Now the voice layer is changing. We are moving beyond voice AI that reads menus or answers a narrow set of questions. The new push is towards agentic systems that can decide what to do next in real time, pull information from multiple systems, take actions on behalf of the customer, and adapt responses based on context. It is powerful, and also risky in a new way.

Traditional IVR testing assumes that you know the exact words the system will say. Agentic AI does not work like that. You need to test with variables going in, variables coming out, and then measure whether outcomes remain correct, safe, and compliant.

Why The Old Testing Playbook Falls Apart

Classic IVR testing was built for predictable journeys. Press 1 for billing, press 2 for support. Quality assurance checks exact prompts, exact timing, exact routing. It’s basically a flowchart.

Agentic AI is not a flowchart but a decision engine. The same customer intent can be expressed in dozens of ways, and the system might respond with different phrasing each time. It may ask a clarifying question, confirm an action, or decide to escalate. That flexibility is the point. But it breaks the idea of ‘exact match’ test scripts.

Here is what that looks like in real operations. A telecom launches an agentic voice assistant to reduce call volumes. In testing, the bot correctly handles a request like ‘I want to change my plan.’ In production, a customer says “my bundle is too expensive, what can you do?” the bot treats it as a complaint, not a plan change. It routes differently. Resolution drops, even though the bot is technically ‘working’.

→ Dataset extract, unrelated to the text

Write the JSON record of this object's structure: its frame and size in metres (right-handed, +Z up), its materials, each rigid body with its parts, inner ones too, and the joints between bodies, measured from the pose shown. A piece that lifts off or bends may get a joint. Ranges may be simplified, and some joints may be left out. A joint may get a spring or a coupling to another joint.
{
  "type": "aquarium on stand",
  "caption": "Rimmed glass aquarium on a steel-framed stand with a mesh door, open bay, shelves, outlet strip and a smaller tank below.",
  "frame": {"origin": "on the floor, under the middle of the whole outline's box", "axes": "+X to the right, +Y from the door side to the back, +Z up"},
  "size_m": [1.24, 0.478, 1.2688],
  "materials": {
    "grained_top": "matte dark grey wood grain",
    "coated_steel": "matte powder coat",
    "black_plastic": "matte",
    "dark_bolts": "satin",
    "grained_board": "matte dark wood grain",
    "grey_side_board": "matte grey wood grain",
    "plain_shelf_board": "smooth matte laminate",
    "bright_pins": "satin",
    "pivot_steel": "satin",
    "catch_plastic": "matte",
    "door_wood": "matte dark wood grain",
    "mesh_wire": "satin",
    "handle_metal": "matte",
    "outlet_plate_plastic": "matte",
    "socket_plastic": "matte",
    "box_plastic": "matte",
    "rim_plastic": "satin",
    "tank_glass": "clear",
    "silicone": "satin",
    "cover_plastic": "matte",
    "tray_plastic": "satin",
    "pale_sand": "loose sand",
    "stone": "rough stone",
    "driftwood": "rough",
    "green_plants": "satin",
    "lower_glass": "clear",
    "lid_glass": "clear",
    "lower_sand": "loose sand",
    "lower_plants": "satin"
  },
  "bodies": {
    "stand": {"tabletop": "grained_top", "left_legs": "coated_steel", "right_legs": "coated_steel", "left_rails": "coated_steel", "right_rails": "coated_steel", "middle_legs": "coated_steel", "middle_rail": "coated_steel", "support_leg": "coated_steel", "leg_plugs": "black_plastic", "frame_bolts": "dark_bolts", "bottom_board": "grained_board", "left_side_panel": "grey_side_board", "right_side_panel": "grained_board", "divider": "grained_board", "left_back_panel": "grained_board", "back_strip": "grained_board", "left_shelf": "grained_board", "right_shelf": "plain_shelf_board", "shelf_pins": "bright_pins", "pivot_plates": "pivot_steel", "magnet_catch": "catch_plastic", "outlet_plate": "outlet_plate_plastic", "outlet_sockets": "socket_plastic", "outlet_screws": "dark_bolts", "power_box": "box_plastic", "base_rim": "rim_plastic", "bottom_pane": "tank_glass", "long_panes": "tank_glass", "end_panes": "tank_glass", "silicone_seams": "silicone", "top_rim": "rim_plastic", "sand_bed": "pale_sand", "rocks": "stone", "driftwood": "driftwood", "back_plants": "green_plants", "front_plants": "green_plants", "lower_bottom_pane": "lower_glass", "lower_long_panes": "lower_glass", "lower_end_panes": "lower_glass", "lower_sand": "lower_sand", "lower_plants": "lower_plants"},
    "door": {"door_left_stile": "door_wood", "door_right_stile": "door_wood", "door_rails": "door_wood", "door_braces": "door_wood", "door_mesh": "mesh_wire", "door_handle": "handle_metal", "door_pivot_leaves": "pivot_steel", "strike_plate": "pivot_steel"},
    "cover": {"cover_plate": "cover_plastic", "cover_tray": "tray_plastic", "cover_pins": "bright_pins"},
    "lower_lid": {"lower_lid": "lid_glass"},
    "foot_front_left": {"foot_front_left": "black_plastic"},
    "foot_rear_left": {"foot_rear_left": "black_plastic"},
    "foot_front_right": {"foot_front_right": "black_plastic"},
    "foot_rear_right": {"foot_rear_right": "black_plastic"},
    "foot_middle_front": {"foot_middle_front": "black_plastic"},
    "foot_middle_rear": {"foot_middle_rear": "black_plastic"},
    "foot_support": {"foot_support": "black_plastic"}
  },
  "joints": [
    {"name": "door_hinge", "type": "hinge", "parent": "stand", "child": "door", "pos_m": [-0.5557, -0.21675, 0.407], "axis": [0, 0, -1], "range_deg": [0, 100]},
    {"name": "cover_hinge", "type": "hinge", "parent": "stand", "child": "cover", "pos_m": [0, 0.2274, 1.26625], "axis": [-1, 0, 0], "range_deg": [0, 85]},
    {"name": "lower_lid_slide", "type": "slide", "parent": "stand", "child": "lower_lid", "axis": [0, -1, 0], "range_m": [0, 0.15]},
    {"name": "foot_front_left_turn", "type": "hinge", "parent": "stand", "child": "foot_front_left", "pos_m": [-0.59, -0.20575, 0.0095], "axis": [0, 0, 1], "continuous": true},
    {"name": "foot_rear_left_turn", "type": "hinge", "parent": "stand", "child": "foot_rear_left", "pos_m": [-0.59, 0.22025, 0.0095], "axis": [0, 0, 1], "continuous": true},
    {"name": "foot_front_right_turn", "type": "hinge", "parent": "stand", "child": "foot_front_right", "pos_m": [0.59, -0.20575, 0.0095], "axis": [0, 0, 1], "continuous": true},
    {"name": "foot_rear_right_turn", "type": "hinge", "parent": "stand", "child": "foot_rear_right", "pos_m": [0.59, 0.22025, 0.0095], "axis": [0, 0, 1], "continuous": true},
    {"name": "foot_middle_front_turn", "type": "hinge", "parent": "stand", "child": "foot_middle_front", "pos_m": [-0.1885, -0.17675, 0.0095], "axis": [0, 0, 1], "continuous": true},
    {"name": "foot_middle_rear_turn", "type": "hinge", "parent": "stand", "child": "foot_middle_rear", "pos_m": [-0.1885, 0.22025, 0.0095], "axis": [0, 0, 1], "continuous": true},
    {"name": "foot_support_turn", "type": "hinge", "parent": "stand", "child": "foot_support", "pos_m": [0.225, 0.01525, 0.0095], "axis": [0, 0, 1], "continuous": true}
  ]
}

You can also take a more sensitive example. A bank introduces an agentic voice flow for customer account recovery. In a clean test environment, it verifies the identity, provides steps, and escalates when necessary. But under real conditions, where callers switch between languages mid-sentence or speak quickly in a noisy setting, the system’s confidence can falter. It may ask fewer questions than it should. It may disclose information too early. It may be easy to manipulate with social engineering. None of this shows up if your Q&A strategy is built around one perfect path with one perfect phrase. This isn’t just a theoretical risk. The FBI’s IC3 has also warned that criminals are exploring generative AI to facilitate financial fraud at greater scale and believability.

On top of that, the global network realities matter. Calls often traverse different carriers, codecs, and fluctuating signal quality. Traditional testing is usually done in clean conditions. Agentic systems depend on understanding intent. A little jitter, packet loss, or compression can shift what the system thinks it heard, and that can change the decision it makes.

The most worrying part is that failures can look smooth. The customer hears a confident voice and assumes the answer is correct. Trust is lost quietly.

What A New Testing Standard Should Look Like

If agentic voice systems are going to sit on the front line of customer experience, testing needs to mature from “script checking” to “resilience.” CIOs should demand four things. It helps to broader thinking for AI, including risk-based approaches to probe for failures you will not find on happy paths.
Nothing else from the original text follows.